Problem details:
Present the following data again exactly as it is shown.

— Start of Records for this task —

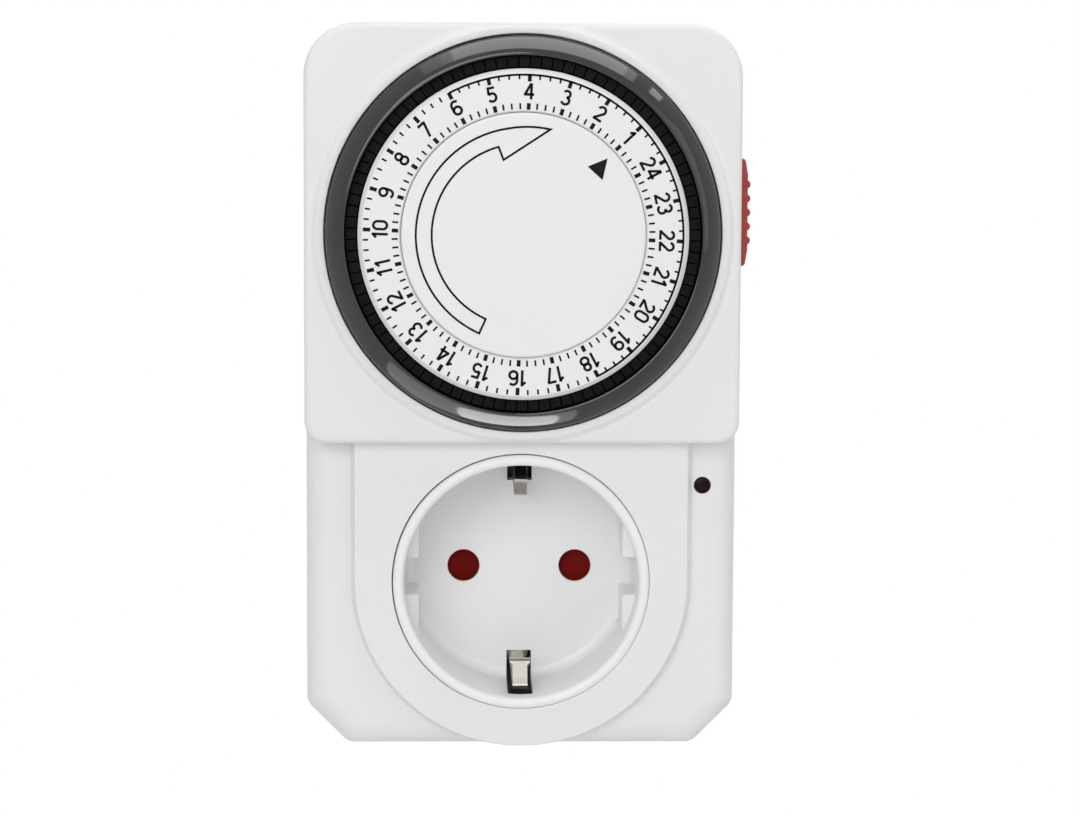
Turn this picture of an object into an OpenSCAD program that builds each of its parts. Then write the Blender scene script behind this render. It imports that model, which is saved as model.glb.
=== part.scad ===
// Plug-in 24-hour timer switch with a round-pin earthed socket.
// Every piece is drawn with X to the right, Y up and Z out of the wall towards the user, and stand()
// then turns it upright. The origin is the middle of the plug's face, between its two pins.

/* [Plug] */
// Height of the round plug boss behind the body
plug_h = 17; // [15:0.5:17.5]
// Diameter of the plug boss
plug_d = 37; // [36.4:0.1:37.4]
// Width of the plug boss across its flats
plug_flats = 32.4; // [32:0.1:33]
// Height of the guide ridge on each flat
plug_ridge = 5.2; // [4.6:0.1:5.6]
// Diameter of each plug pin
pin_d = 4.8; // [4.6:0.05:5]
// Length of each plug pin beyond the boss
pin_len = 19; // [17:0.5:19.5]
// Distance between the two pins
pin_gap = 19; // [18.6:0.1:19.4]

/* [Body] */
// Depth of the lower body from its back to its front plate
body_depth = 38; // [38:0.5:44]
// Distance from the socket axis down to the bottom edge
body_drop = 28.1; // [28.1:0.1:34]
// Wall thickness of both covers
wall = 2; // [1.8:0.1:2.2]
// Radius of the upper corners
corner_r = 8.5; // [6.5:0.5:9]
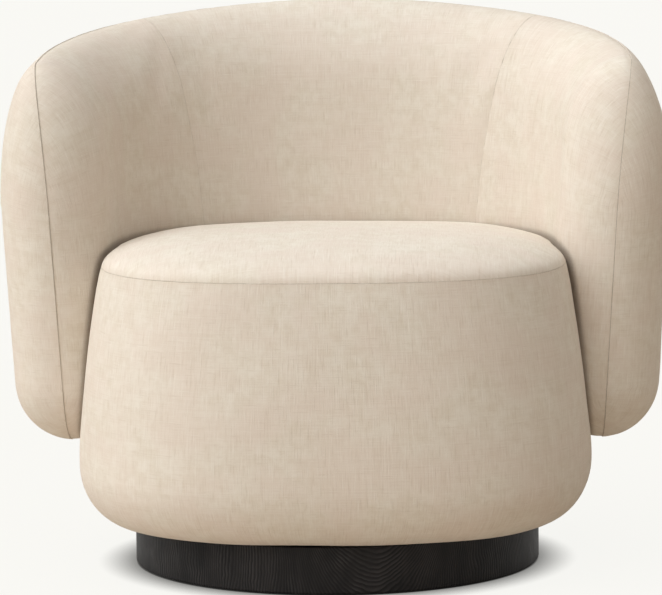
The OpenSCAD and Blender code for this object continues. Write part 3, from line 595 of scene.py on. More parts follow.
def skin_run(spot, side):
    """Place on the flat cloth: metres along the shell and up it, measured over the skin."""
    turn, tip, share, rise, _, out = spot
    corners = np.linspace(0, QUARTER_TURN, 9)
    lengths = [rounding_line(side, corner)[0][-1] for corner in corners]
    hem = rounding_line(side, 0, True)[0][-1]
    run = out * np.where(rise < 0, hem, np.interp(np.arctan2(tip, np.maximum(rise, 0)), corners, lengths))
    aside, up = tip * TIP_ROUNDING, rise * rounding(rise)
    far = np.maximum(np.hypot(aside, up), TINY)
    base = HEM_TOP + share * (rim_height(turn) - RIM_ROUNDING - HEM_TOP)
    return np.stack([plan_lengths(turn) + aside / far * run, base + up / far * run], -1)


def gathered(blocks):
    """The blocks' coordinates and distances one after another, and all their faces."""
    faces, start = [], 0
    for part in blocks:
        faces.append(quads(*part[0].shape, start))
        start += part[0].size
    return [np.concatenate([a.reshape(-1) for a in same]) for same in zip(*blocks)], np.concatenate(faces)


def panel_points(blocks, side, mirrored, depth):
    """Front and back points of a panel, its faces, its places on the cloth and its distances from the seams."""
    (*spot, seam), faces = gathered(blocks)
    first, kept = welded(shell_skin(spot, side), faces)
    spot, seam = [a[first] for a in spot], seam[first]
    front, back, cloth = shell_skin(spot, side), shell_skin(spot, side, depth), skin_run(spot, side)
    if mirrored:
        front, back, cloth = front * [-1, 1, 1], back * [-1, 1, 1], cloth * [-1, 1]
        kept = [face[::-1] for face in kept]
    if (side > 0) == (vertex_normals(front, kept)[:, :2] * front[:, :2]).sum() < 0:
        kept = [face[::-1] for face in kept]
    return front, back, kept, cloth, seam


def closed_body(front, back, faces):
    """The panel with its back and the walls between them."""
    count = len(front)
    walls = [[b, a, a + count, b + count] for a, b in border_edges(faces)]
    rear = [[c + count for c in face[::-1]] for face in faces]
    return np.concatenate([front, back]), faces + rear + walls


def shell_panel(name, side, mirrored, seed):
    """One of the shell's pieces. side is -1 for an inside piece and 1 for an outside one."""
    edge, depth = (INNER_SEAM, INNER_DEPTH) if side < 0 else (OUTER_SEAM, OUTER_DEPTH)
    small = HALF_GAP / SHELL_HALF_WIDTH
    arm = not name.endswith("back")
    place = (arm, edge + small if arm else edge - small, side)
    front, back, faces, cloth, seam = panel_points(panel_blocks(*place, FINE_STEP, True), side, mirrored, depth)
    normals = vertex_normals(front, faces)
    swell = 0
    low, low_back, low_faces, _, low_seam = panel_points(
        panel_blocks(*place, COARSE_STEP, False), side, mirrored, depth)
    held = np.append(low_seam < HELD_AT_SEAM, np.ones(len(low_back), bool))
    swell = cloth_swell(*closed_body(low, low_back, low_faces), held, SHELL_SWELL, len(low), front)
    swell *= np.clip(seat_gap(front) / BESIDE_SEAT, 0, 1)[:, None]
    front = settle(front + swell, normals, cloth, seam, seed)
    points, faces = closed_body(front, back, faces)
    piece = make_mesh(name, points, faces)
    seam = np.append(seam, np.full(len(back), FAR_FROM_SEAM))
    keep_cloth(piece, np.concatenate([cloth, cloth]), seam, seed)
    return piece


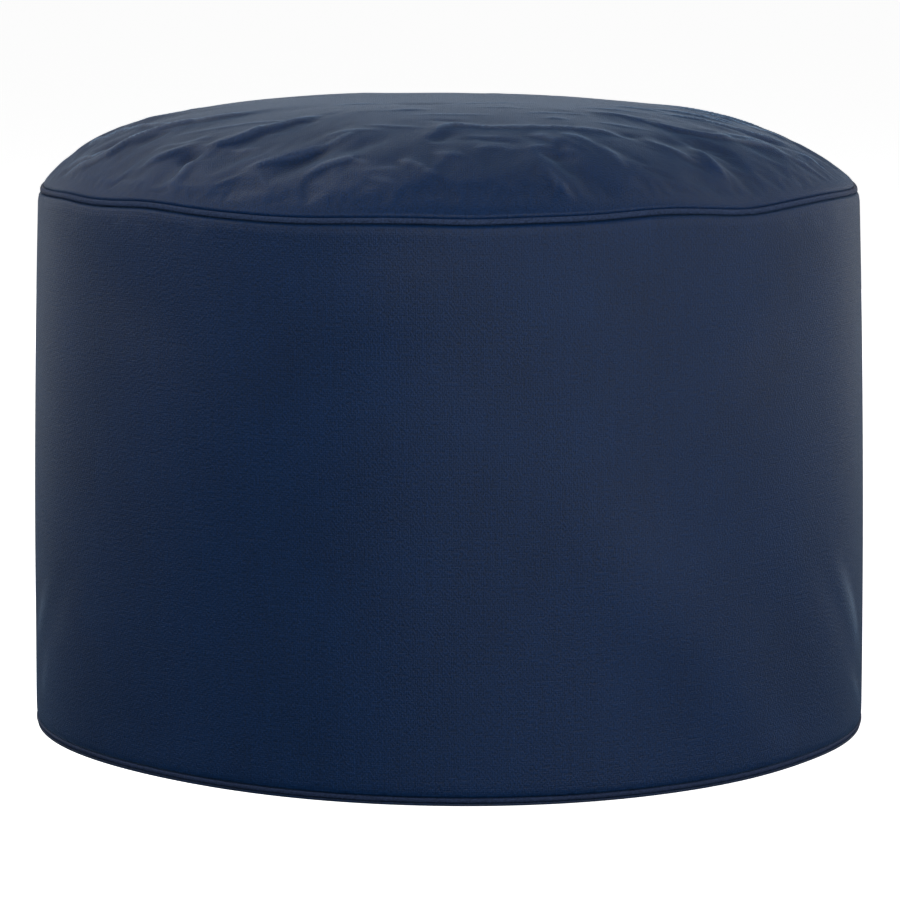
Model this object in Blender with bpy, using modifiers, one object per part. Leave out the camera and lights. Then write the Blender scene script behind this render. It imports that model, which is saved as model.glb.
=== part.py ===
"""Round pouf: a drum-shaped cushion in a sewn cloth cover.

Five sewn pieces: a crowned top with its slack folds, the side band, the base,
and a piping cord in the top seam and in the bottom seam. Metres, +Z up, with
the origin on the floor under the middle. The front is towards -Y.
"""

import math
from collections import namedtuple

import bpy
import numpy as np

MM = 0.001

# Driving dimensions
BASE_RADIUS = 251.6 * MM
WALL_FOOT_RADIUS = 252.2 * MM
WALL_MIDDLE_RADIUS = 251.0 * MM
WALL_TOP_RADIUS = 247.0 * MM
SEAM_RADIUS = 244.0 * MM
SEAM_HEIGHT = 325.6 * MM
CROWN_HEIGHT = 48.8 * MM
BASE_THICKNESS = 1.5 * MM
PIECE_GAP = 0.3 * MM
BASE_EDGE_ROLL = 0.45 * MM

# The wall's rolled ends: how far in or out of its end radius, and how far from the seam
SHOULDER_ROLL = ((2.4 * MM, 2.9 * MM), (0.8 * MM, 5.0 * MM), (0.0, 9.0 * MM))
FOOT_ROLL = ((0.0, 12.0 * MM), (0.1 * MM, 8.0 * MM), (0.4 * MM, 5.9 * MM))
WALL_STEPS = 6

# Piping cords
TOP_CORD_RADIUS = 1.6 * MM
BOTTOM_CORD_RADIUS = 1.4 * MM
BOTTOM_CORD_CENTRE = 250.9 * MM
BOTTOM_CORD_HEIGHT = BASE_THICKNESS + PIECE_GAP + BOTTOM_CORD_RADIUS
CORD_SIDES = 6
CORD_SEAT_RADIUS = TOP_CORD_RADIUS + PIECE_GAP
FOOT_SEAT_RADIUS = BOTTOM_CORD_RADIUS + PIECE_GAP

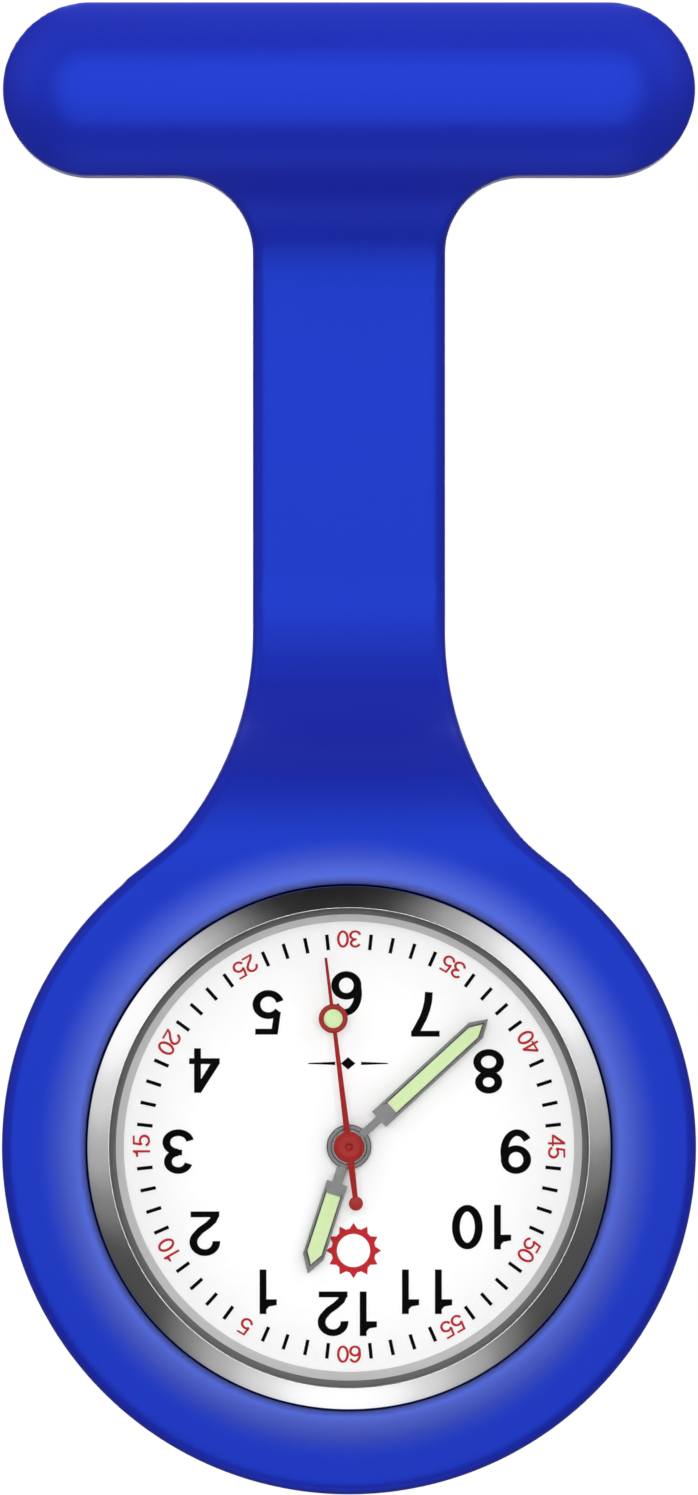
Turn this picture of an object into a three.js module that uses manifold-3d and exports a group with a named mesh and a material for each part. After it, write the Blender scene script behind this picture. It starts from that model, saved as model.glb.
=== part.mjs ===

— End of Records for this task —

Task output:
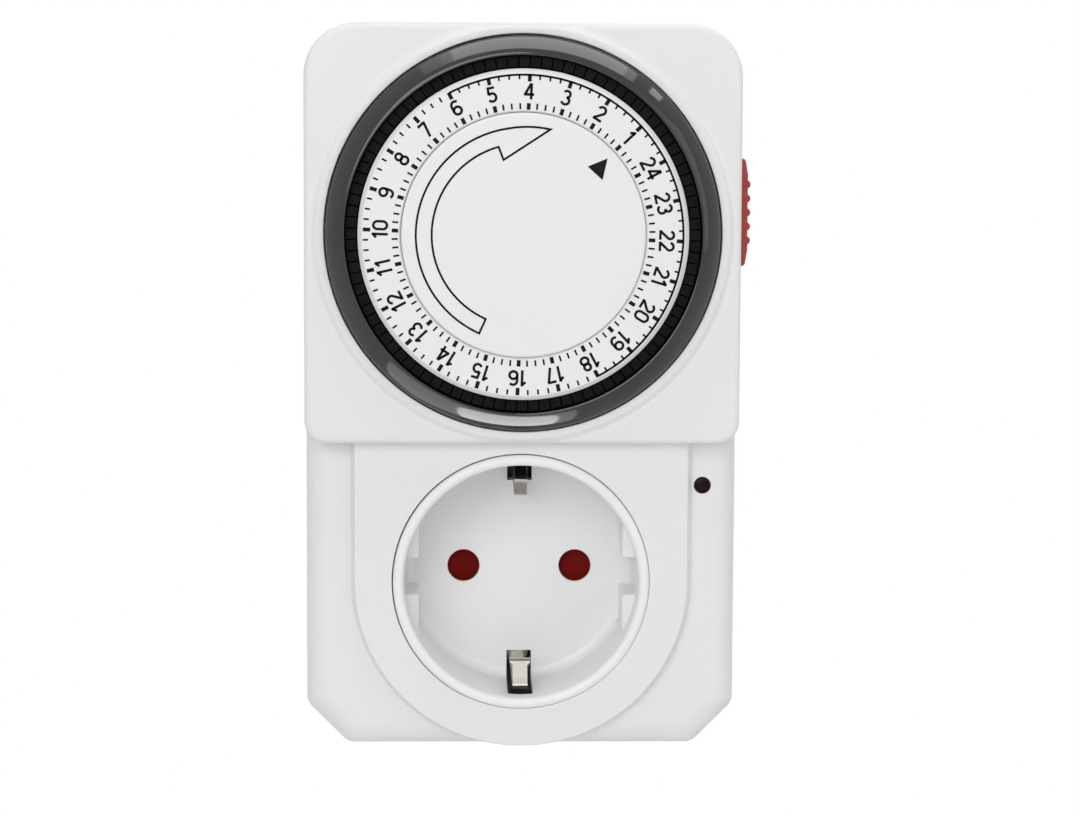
Turn this picture of an object into an OpenSCAD program that builds each of its parts. Then write the Blender scene script behind this render. It imports that model, which is saved as model.glb.
=== part.scad ===
// Plug-in 24-hour timer switch with a round-pin earthed socket.
// Every piece is drawn with X to the right, Y up and Z out of the wall towards the user, and stand()
// then turns it upright. The origin is the middle of the plug's face, between its two pins.

/* [Plug] */
// Height of the round plug boss behind the body
plug_h = 17; // [15:0.5:17.5]
// Diameter of the plug boss
plug_d = 37; // [36.4:0.1:37.4]
// Width of the plug boss across its flats
plug_flats = 32.4; // [32:0.1:33]
// Height of the guide ridge on each flat
plug_ridge = 5.2; // [4.6:0.1:5.6]
// Diameter of each plug pin
pin_d = 4.8; // [4.6:0.05:5]
// Length of each plug pin beyond the boss
pin_len = 19; // [17:0.5:19.5]
// Distance between the two pins
pin_gap = 19; // [18.6:0.1:19.4]

/* [Body] */
// Depth of the lower body from its back to its front plate
body_depth = 38; // [38:0.5:44]
// Distance from the socket axis down to the bottom edge
body_drop = 28.1; // [28.1:0.1:34]
// Wall thickness of both covers
wall = 2; // [1.8:0.1:2.2]
// Radius of the upper corners
corner_r = 8.5; // [6.5:0.5:9]
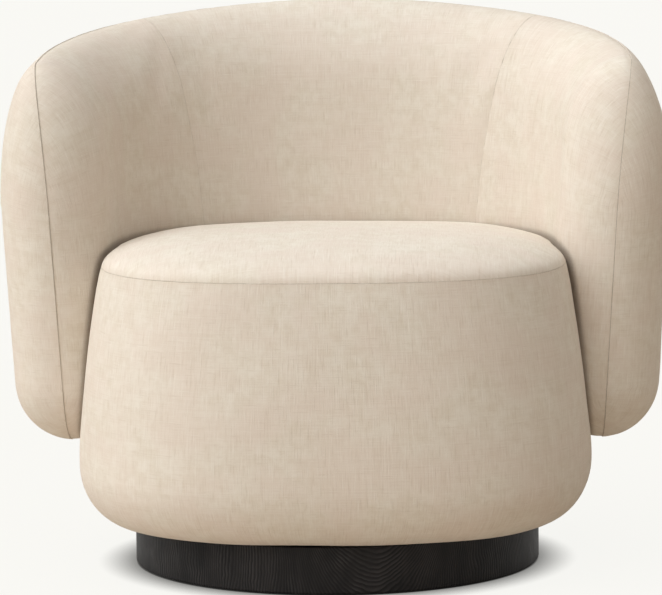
The OpenSCAD and Blender code for this object continues. Write part 3, from line 595 of scene.py on. More parts follow.
def skin_run(spot, side):
    """Place on the flat cloth: metres along the shell and up it, measured over the skin."""
    turn, tip, share, rise, _, out = spot
    corners = np.linspace(0, QUARTER_TURN, 9)
    lengths = [rounding_line(side, corner)[0][-1] for corner in corners]
    hem = rounding_line(side, 0, True)[0][-1]
    run = out * np.where(rise < 0, hem, np.interp(np.arctan2(tip, np.maximum(rise, 0)), corners, lengths))
    aside, up = tip * TIP_ROUNDING, rise * rounding(rise)
    far = np.maximum(np.hypot(aside, up), TINY)
    base = HEM_TOP + share * (rim_height(turn) - RIM_ROUNDING - HEM_TOP)
    return np.stack([plan_lengths(turn) + aside / far * run, base + up / far * run], -1)


def gathered(blocks):
    """The blocks' coordinates and distances one after another, and all their faces."""
    faces, start = [], 0
    for part in blocks:
        faces.append(quads(*part[0].shape, start))
        start += part[0].size
    return [np.concatenate([a.reshape(-1) for a in same]) for same in zip(*blocks)], np.concatenate(faces)


def panel_points(blocks, side, mirrored, depth):
    """Front and back points of a panel, its faces, its places on the cloth and its distances from the seams."""
    (*spot, seam), faces = gathered(blocks)
    first, kept = welded(shell_skin(spot, side), faces)
    spot, seam = [a[first] for a in spot], seam[first]
    front, back, cloth = shell_skin(spot, side), shell_skin(spot, side, depth), skin_run(spot, side)
    if mirrored:
        front, back, cloth = front * [-1, 1, 1], back * [-1, 1, 1], cloth * [-1, 1]
        kept = [face[::-1] for face in kept]
    if (side > 0) == (vertex_normals(front, kept)[:, :2] * front[:, :2]).sum() < 0:
        kept = [face[::-1] for face in kept]
    return front, back, kept, cloth, seam


def closed_body(front, back, faces):
    """The panel with its back and the walls between them."""
    count = len(front)
    walls = [[b, a, a + count, b + count] for a, b in border_edges(faces)]
    rear = [[c + count for c in face[::-1]] for face in faces]
    return np.concatenate([front, back]), faces + rear + walls


def shell_panel(name, side, mirrored, seed):
    """One of the shell's pieces. side is -1 for an inside piece and 1 for an outside one."""
    edge, depth = (INNER_SEAM, INNER_DEPTH) if side < 0 else (OUTER_SEAM, OUTER_DEPTH)
    small = HALF_GAP / SHELL_HALF_WIDTH
    arm = not name.endswith("back")
    place = (arm, edge + small if arm else edge - small, side)
    front, back, faces, cloth, seam = panel_points(panel_blocks(*place, FINE_STEP, True), side, mirrored, depth)
    normals = vertex_normals(front, faces)
    swell = 0
    low, low_back, low_faces, _, low_seam = panel_points(
        panel_blocks(*place, COARSE_STEP, False), side, mirrored, depth)
    held = np.append(low_seam < HELD_AT_SEAM, np.ones(len(low_back), bool))
    swell = cloth_swell(*closed_body(low, low_back, low_faces), held, SHELL_SWELL, len(low), front)
    swell *= np.clip(seat_gap(front) / BESIDE_SEAT, 0, 1)[:, None]
    front = settle(front + swell, normals, cloth, seam, seed)
    points, faces = closed_body(front, back, faces)
    piece = make_mesh(name, points, faces)
    seam = np.append(seam, np.full(len(back), FAR_FROM_SEAM))
    keep_cloth(piece, np.concatenate([cloth, cloth]), seam, seed)
    return piece


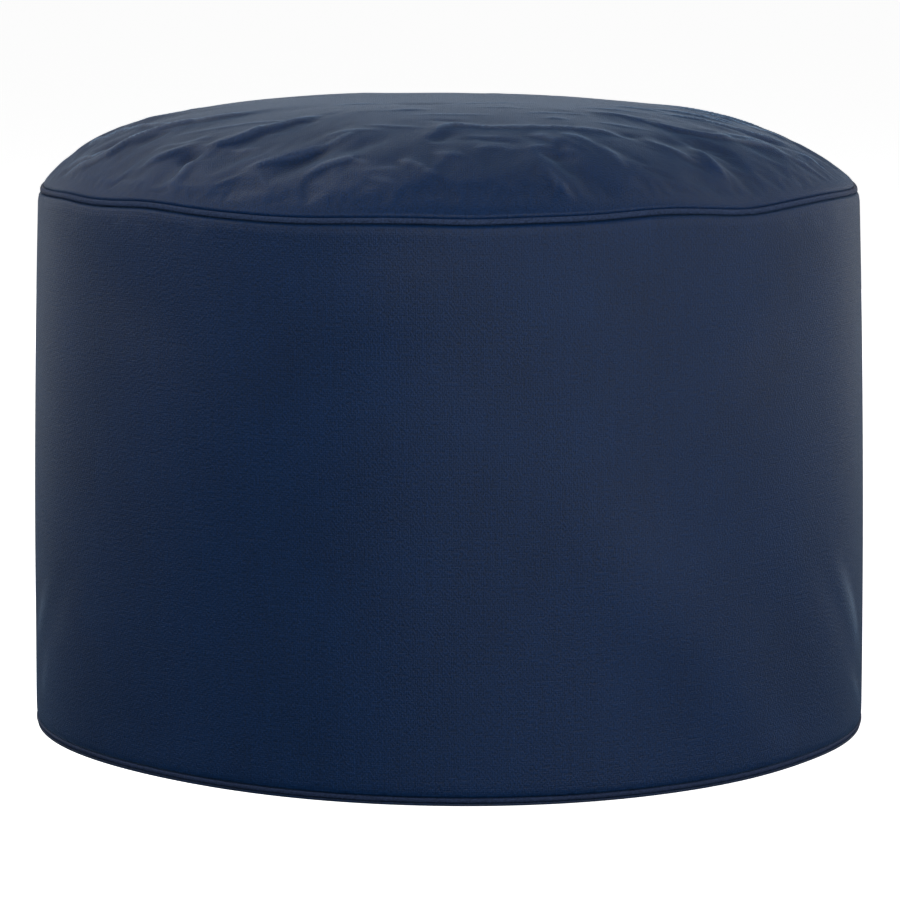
Model this object in Blender with bpy, using modifiers, one object per part. Leave out the camera and lights. Then write the Blender scene script behind this render. It imports that model, which is saved as model.glb.
=== part.py ===
"""Round pouf: a drum-shaped cushion in a sewn cloth cover.

Five sewn pieces: a crowned top with its slack folds, the side band, the base,
and a piping cord in the top seam and in the bottom seam. Metres, +Z up, with
the origin on the floor under the middle. The front is towards -Y.
"""

import math
from collections import namedtuple

import bpy
import numpy as np

MM = 0.001

# Driving dimensions
BASE_RADIUS = 251.6 * MM
WALL_FOOT_RADIUS = 252.2 * MM
WALL_MIDDLE_RADIUS = 251.0 * MM
WALL_TOP_RADIUS = 247.0 * MM
SEAM_RADIUS = 244.0 * MM
SEAM_HEIGHT = 325.6 * MM
CROWN_HEIGHT = 48.8 * MM
BASE_THICKNESS = 1.5 * MM
PIECE_GAP = 0.3 * MM
BASE_EDGE_ROLL = 0.45 * MM

# The wall's rolled ends: how far in or out of its end radius, and how far from the seam
SHOULDER_ROLL = ((2.4 * MM, 2.9 * MM), (0.8 * MM, 5.0 * MM), (0.0, 9.0 * MM))
FOOT_ROLL = ((0.0, 12.0 * MM), (0.1 * MM, 8.0 * MM), (0.4 * MM, 5.9 * MM))
WALL_STEPS = 6

# Piping cords
TOP_CORD_RADIUS = 1.6 * MM
BOTTOM_CORD_RADIUS = 1.4 * MM
BOTTOM_CORD_CENTRE = 250.9 * MM
BOTTOM_CORD_HEIGHT = BASE_THICKNESS + PIECE_GAP + BOTTOM_CORD_RADIUS
CORD_SIDES = 6
CORD_SEAT_RADIUS = TOP_CORD_RADIUS + PIECE_GAP
FOOT_SEAT_RADIUS = BOTTOM_CORD_RADIUS + PIECE_GAP

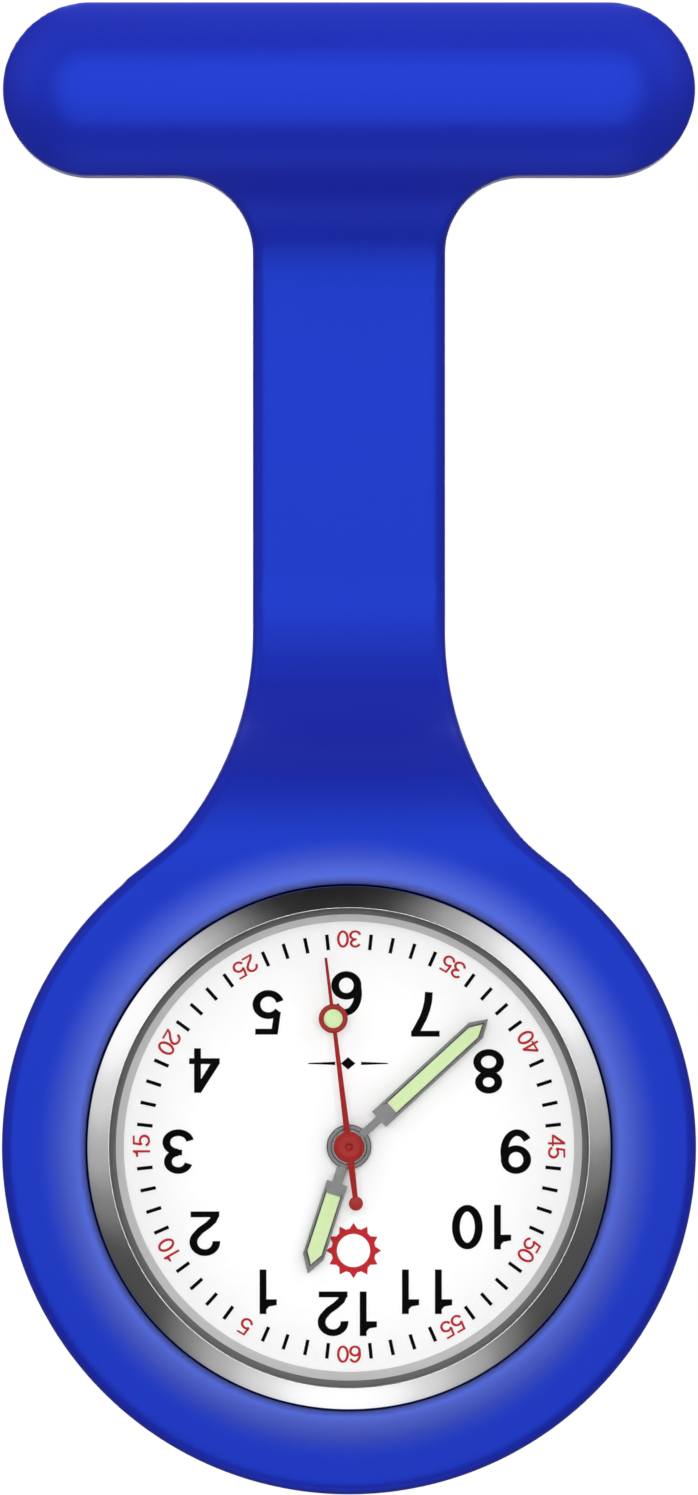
Turn this picture of an object into a three.js module that uses manifold-3d and exports a group with a named mesh and a material for each part. After it, write the Blender scene script behind this picture. It starts from that model, saved as model.glb.
=== part.mjs ===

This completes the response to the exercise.